The Sci-Fi Slump: Why Fantasy’s Escapism is Dominating Popular Culture

The latest hip novel to devour on the subway, in the park, in a coffee shop or a bar is not something from Oprah’s book club nor is it a heart-warming memoir.  Everywhere you look parents, hipsters, business types and nerds alike all reading one of the books from George R.R. Martin’s epic fantasy series; A Song of Ice and Fire.  It’s no secret this trend is largely due to the extremely popular and critically acclaimed HBO series based on the first novel in the series; Game of Thrones.  However it takes more than a snappy TV show with shirtless dudes to get the half the world excited about a certain set of novels.  In fact, fantasy, and epic fantasy in particular have been taking over popular culture for quite some time now.  But there’s definitely a victim in all this cloudburst of swords, castles and occasional magic.  Fantasy’s old cousin, the genre of science fiction, is less popular than ever.

Looking at the majority of popular genre films, television, and novels from the past decade or so, the overwhelming evidence for this becomes pretty clear.  We don’t need exact figures to know that the Harry Potter film and book empire makes a lot of money.  Peter Jackson’s The Lord of the Rings film series revived interest in a book trilogy that was already beloved the world over.  The final film, The Return of the King also won an Oscar for Best Picture in 2003, the first genre film to do so.  (Many science fiction or fantasy films have been nominated for an Academy Award for Best Picture but The Return of the King is the only film that WON.)  Television of course is being overrun with fantasy from the critical darling Game of Thrones to fan favorites like Merlin meaning castles and swords don’t seem to be going anywhere any time soon.

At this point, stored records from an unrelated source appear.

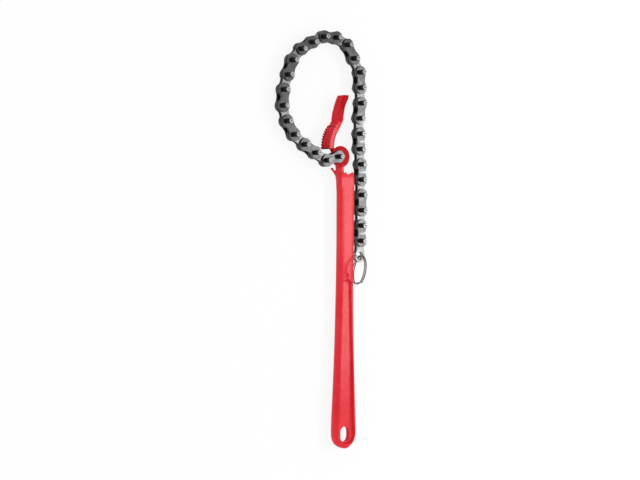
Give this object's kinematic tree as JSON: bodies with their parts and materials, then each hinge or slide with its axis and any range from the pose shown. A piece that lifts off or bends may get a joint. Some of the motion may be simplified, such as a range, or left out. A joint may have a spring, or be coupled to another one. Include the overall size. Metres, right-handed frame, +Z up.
{
  "type": "chain wrench",
  "caption": "Chain wrench: a forged handle with a curved toothed jaw and a hang hole, a loop of pinned links hinged at its boss, and a split ring on the chain's free end.",
  "frame": {"origin": "centre of the anchor pin's lower end, on the surface the wrench lies on", "axes": "+Y along the handle from the grip to the jaw, +Z up along the chain's pins, +X to the side on which the chain's free end hangs down beside the handle"},
  "size_m": [0.1137, 0.4294, 0.0311],
  "materials": {
    "red_paint": "gloss red paint over a forging",
    "pin_steel": "ground bright pin end",
    "outer_plate_steel": "dark oiled steel with bright pin ends",
    "inner_plate_steel": "dark oiled steel",
    "end_link_steel": "light nickel-coloured steel",
    "nickel_wire": "bright nickel-plated wire"
  },
  "bodies": {
    "handle": {"handle": "red_paint", "anchor_pin": "pin_steel"},
    "link_01": {"link_01_pin_plate": "outer_plate_steel", "link_01_cover_plate": "outer_plate_steel"},
    "link_02": {"link_02_bush_plate": "inner_plate_steel", "link_02_side_plate": "inner_plate_steel"},
    "link_03": {"link_03_pin_plate": "outer_plate_steel", "link_03_cover_plate": "outer_plate_steel"},
    "link_04": {"link_04_bush_plate": "inner_plate_steel", "link_04_side_plate": "inner_plate_steel"},
    "link_05": {"link_05_pin_plate": "outer_plate_steel", "link_05_cover_plate": "outer_plate_steel"},
    "link_06": {"link_06_bush_plate": "inner_plate_steel", "link_06_side_plate": "inner_plate_steel"},
    "link_07": {"link_07_pin_plate": "outer_plate_steel", "link_07_cover_plate": "outer_plate_steel"},
    "link_08": {"link_08_bush_plate": "inner_plate_steel", "link_08_side_plate": "inner_plate_steel"},
    "link_09": {"link_09_pin_plate": "outer_plate_steel", "link_09_cover_plate": "outer_plate_steel"},
    "link_10": {"link_10_bush_plate": "inner_plate_steel", "link_10_side_plate": "inner_plate_steel"},
    "link_11": {"link_11_pin_plate": "outer_plate_steel", "link_11_cover_plate": "outer_plate_steel"},
    "link_12": {"link_12_bush_plate": "inner_plate_steel", "link_12_side_plate": "inner_plate_steel"},
    "link_13": {"link_13_pin_plate": "outer_plate_steel", "link_13_cover_plate": "outer_plate_steel"},
    "link_14": {"link_14_bush_plate": "inner_plate_steel", "link_14_side_plate": "inner_plate_steel"},
    "link_15": {"link_15_pin_plate": "outer_plate_steel", "link_15_cover_plate": "outer_plate_steel"},
    "link_16": {"link_16_bush_plate": "inner_plate_steel", "link_16_side_plate": "inner_plate_steel"},
    "link_17": {"link_17_pin_plate": "outer_plate_steel", "link_17_cover_plate": "outer_plate_steel"},
    "link_18": {"link_18_bush_plate": "inner_plate_steel", "link_18_side_plate": "inner_plate_steel"},
    "link_19": {"link_19_pin_plate": "outer_plate_steel", "link_19_cover_plate": "outer_plate_steel"},
    "link_20": {"link_20_bush_plate": "inner_plate_steel", "link_20_side_plate": "inner_plate_steel"},
    "link_21": {"link_21_pin_plate": "outer_plate_steel", "link_21_cover_plate": "outer_plate_steel"},
    "link_22": {"link_22_bush_plate": "inner_plate_steel", "link_22_side_plate": "inner_plate_steel"},
    "link_23": {"link_23_pin_plate": "outer_plate_steel", "link_23_cover_plate": "outer_plate_steel"},
    "link_24": {"link_24_bush_plate": "inner_plate_steel", "link_24_side_plate": "inner_plate_steel"},
    "link_25": {"link_25_pin_plate": "outer_plate_steel", "link_25_cover_plate": "outer_plate_steel"},
    "link_26": {"link_26_bush_plate": "inner_plate_steel", "link_26_side_plate": "inner_plate_steel"},
    "link_27": {"link_27_pin_plate": "outer_plate_steel", "link_27_cover_plate": "outer_plate_steel"},
    "link_28": {"link_28_bush_plate": "end_link_steel", "link_28_side_plate": "end_link_steel"},
    "split_ring": {"split_ring": "nickel_wire"}
  },
  "joints": [
    {"name": "link_01_hinge", "type": "hinge", "parent": "handle", "child": "link_01", "pos_m": [0, 0, 0.00975], "axis": [0, 0, 1], "range_deg": [0, 9]},
    {"name": "link_02_hinge", "type": "hinge", "parent": "link_01", "child": "link_02", "pos_m": [-0.01533, -0.00411, 0.00975], "axis": [0, 0, 1], "range_deg": [0, 9]},
    {"name": "link_03_hinge", "type": "hinge", "parent": "link_02", "child": "link_03", "pos_m": [-0.02935, 0.00334, 0.00975], "axis": [0, 0, 1], "range_deg": [0, 9]},
    {"name": "link_04_hinge", "type": "hinge", "parent": "link_03", "child": "link_04", "pos_m": [-0.0431, 0.01128, 0.00975], "axis": [0, 0, 1], "range_deg": [0, 11]},
    {"name": "link_05_hinge", "type": "hinge", "parent": "link_04", "child": "link_05", "pos_m": [-0.05578, 0.02084, 0.00975], "axis": [0, 0, 1], "range_deg": [0, 18]},
    {"name": "link_06_hinge", "type": "hinge", "parent": "link_05", "child": "link_06", "pos_m": [-0.06465, 0.034, 0.00975], "axis": [0, 0, 1], "range_deg": [0, 25]},
    {"name": "link_07_hinge", "type": "hinge", "parent": "link_06", "child": "link_07", "pos_m": [-0.0693, 0.04918, 0.00975], "axis": [0, 0, 1], "range_deg": [0, 25]},
    {"name": "link_08_hinge", "type": "hinge", "parent": "link_07", "child": "link_08", "pos_m": [-0.06819, 0.06501, 0.00975], "axis": [0, 0, 1], "range_deg": [0, 25]},
    {"name": "link_09_hinge", "type": "hinge", "parent": "link_08", "child": "link_09", "pos_m": [-0.06328, 0.08011, 0.00975], "axis": [0, 0, 1], "range_deg": [0, 25]},
    {"name": "link_10_hinge", "type": "hinge", "parent": "link_09", "child": "link_10", "pos_m": [-0.05759, 0.09493, 0.00975], "axis": [0, 0, 1], "range_deg": [0, 25]},
    {"name": "link_11_hinge", "type": "hinge", "parent": "link_10", "child": "link_11", "pos_m": [-0.04697, 0.10673, 0.00975], "axis": [0, 0, 1], "range_deg": [0, 25]},
    {"name": "link_12_hinge", "type": "hinge", "parent": "link_11", "child": "link_12", "pos_m": [-0.03309, 0.11443, 0.00975], "axis": [0, 0, 1], "range_deg": [0, 25]},
    {"name": "link_13_hinge", "type": "hinge", "parent": "link_12", "child": "link_13", "pos_m": [-0.01858, 0.12088, 0.00975], "axis": [0, 0, 1], "range_deg": [0, 25]},
    {"name": "link_14_hinge", "type": "hinge", "parent": "link_13", "child": "link_14", "pos_m": [-0.00271, 0.12116, 0.00975], "axis": [0, 0, 1], "range_deg": [0, 25]},
    {"name": "link_15_hinge", "type": "hinge", "parent": "link_14", "child": "link_15", "pos_m": [0.01179, 0.1147, 0.00975], "axis": [0, 0, 1], "range_deg": [0, 25]},
    {"name": "link_16_hinge", "type": "hinge", "parent": "link_15", "child": "link_16", "pos_m": [0.02044, 0.10139, 0.00975], "axis": [0, 0, 1], "range_deg": [0, 25]},
    {"name": "link_17_hinge", "type": "hinge", "parent": "link_16", "child": "link_17", "pos_m": [0.02837, 0.08764, 0.00975], "axis": [0, 0, 1], "range_deg": [0, 25]},
    {"name": "link_18_hinge", "type": "hinge", "parent": "link_17", "child": "link_18", "pos_m": [0.02893, 0.07178, 0.00975], "axis": [0, 0, 1], "range_deg": [0, 25]},
    {"name": "link_19_hinge", "type": "hinge", "parent": "link_18", "child": "link_19", "pos_m": [0.02976, 0.05592, 0.00975], "axis": [0, 0, 1], "range_deg": [0, 25]},
    {"name": "link_20_hinge", "type": "hinge", "parent": "link_19", "child": "link_20", "pos_m": [0.02782, 0.04017, 0.00975], "axis": [0, 0, 1], "range_deg": [0, 25]},
    {"name": "link_21_hinge", "type": "hinge", "parent": "link_20", "child": "link_21", "pos_m": [0.0281, 0.02429, 0.00975], "axis": [0, 0, 1], "range_deg": [0, 25]},
    {"name": "link_22_hinge", "type": "hinge", "parent": "link_21", "child": "link_22", "pos_m": [0.0281, 0.00842, 0.00975], "axis": [0, 0, 1], "range_deg": [0, 25]},
    {"name": "link_23_hinge", "type": "hinge", "parent": "link_22", "child": "link_23", "pos_m": [0.02976, -0.00737, 0.00975], "axis": [0, 0, 1], "range_deg": [0, 25]},
    {"name": "link_24_hinge", "type": "hinge", "parent": "link_23", "child": "link_24", "pos_m": [0.02976, -0.02324, 0.00975], "axis": [0, 0, 1], "range_deg": [0, 25]},
    {"name": "link_25_hinge", "type": "hinge", "parent": "link_24", "child": "link_25", "pos_m": [0.03032, -0.03911, 0.00975], "axis": [0, 0, 1], "range_deg": [0, 25]},
    {"name": "link_26_hinge", "type": "hinge", "parent": "link_25", "child": "link_26", "pos_m": [0.03004, -0.05498, 0.00975], "axis": [0, 0, 1], "range_deg": [0, 25]},
    {"name": "link_27_hinge", "type": "hinge", "parent": "link_26", "child": "link_27", "pos_m": [0.02948, -0.07085, 0.00975], "axis": [0, 0, 1], "range_deg": [0, 25]},
    {"name": "link_28_hinge", "type": "hinge", "parent": "link_27", "child": "link_28", "pos_m": [0.02948, -0.08672, 0.00975], "axis": [0, 0, 1], "range_deg": [0, 25]},
    {"name": "split_ring_hinge", "type": "hinge", "parent": "link_28", "child": "split_ring", "pos_m": [0.02838, -0.10256, 0.00975], "axis": [0, 0, 1], "range_deg": [0, 90]}
  ]
}
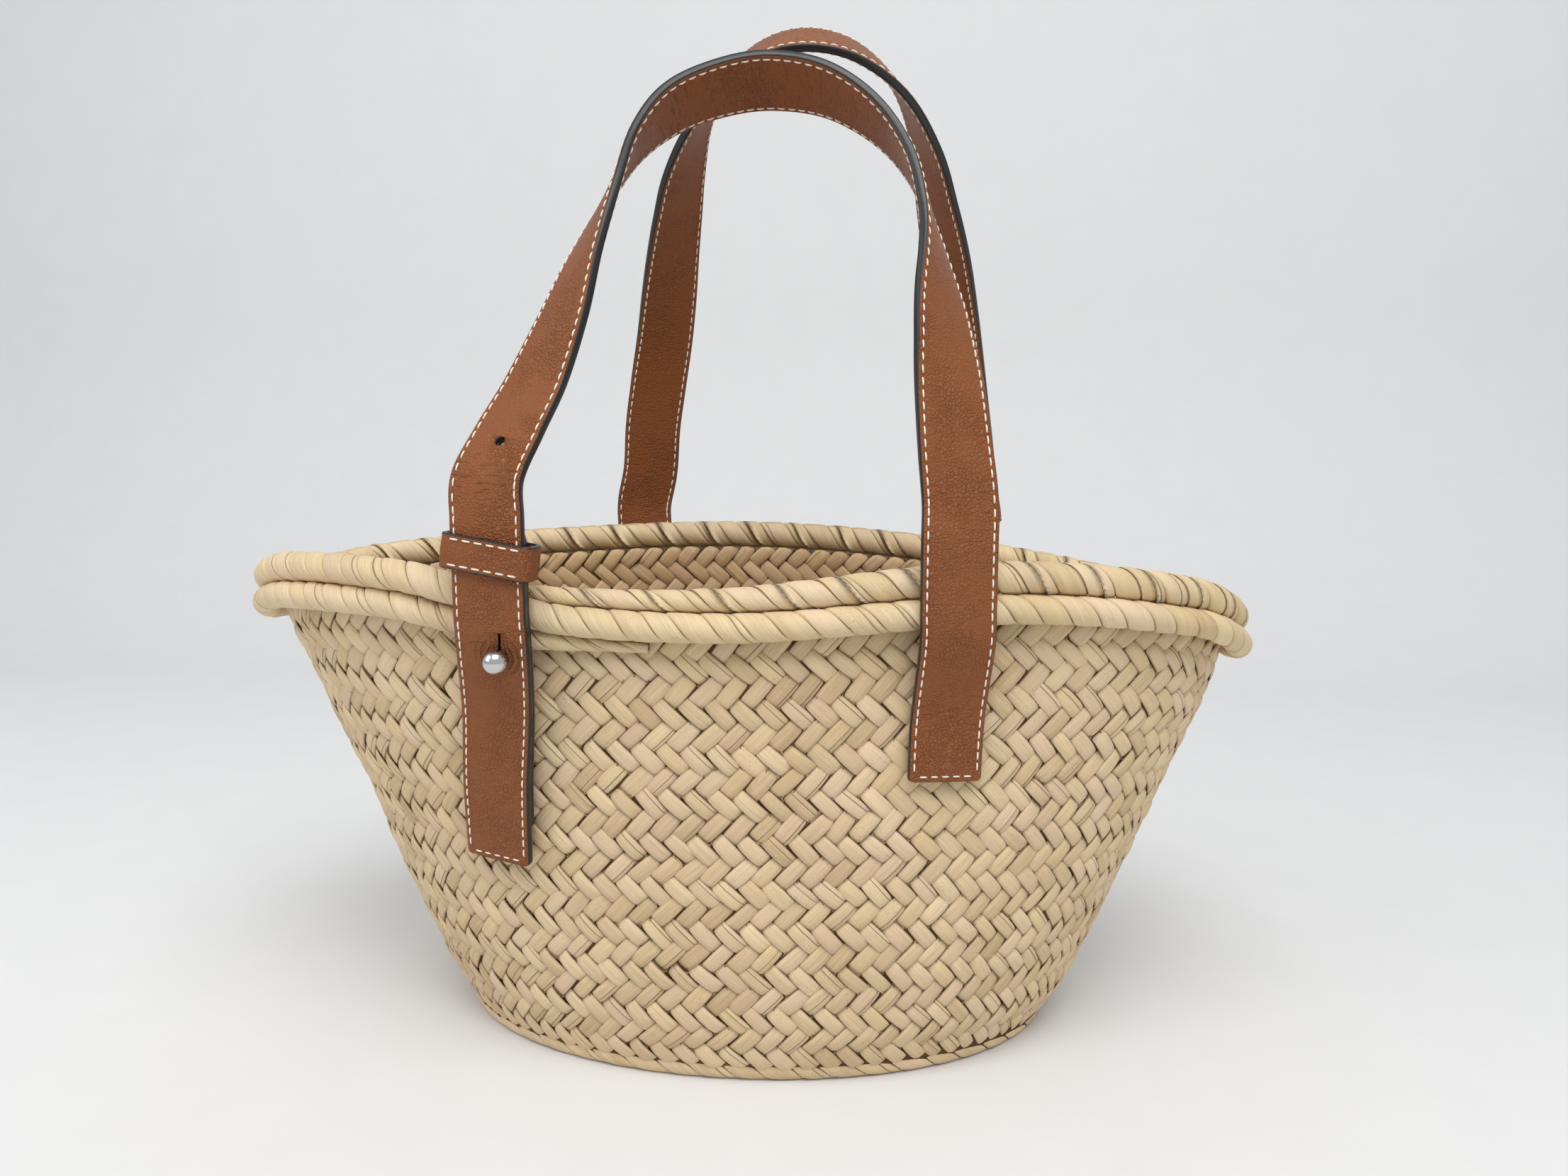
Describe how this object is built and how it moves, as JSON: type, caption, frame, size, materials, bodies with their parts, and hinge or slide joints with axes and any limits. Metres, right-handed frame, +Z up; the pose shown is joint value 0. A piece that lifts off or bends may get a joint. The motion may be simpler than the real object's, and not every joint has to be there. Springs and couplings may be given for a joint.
{
  "type": "straw basket bag",
  "caption": "Small open basket bag of woven palm with a wrapped rim and two flat leather handles, each buttoned to its tab with a ball stud.",
  "frame": {"origin": "centre of the oval bottom, on the surface that the bag stands on", "axes": "+X along the mouth to the right, +Y to the back, +Z up"},
  "size_m": [0.3757, 0.1932, 0.367],
  "materials": {
    "woven_palm": "flat plaited palm strips, matt with a faint sheen",
    "rim_palm": "palm strips wrapped into a roll, matt with a faint sheen",
    "strap_leather": "smooth tan calf leather with black painted edges and cream stitching",
    "stud_metal": "polished ball stud"
  },
  "bodies": {
    "root": {"basket_body": "woven_palm", "foot_braid": "woven_palm", "rim_roll": "rim_palm", "front_strap": "strap_leather", "front_anchor_tab": "strap_leather", "front_keeper": "strap_leather", "front_stud": "stud_metal", "rear_strap": "strap_leather", "rear_anchor_tab": "strap_leather", "rear_keeper": "strap_leather", "rear_stud": "stud_metal"}
  },
  "joints": []
}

The pervasiveness of fantasy among readers of genre fiction is also proportionally in favor of epic fantasy.  The Wheel of Time series is more popular than ever, and Brandon Sanderson has firmly secured his place not only as the heir to the Jordan empire, but also a fantasy writer in his own rite with his acclaimed The Way of Kings novel, first in The Stormlight Archive series.  Further, fantasy novels have been dominating the Hugo awards in the past decade with wins from Neil Gaiman, J.K Rowling, and Susanna Clarke.  In fact, with the exception of Vernor Vinge, and Robert Charles Wilson, none of the Hugo winners from the past decade have a spaceship in them anywhere.  In the case of the Nebula Awards, there is a larger presence of actual science fiction in the past decade, though still a notable decline of actual space travel or futurism.  Also, our very own Best of the Decade Reader’s Poll was dominated by Fantasy over Science Fiction with only three titles of the top ten titles; Old Man’s War, Blindsight, and Anathem truly falling into the category of science fiction. The rest were fantasy.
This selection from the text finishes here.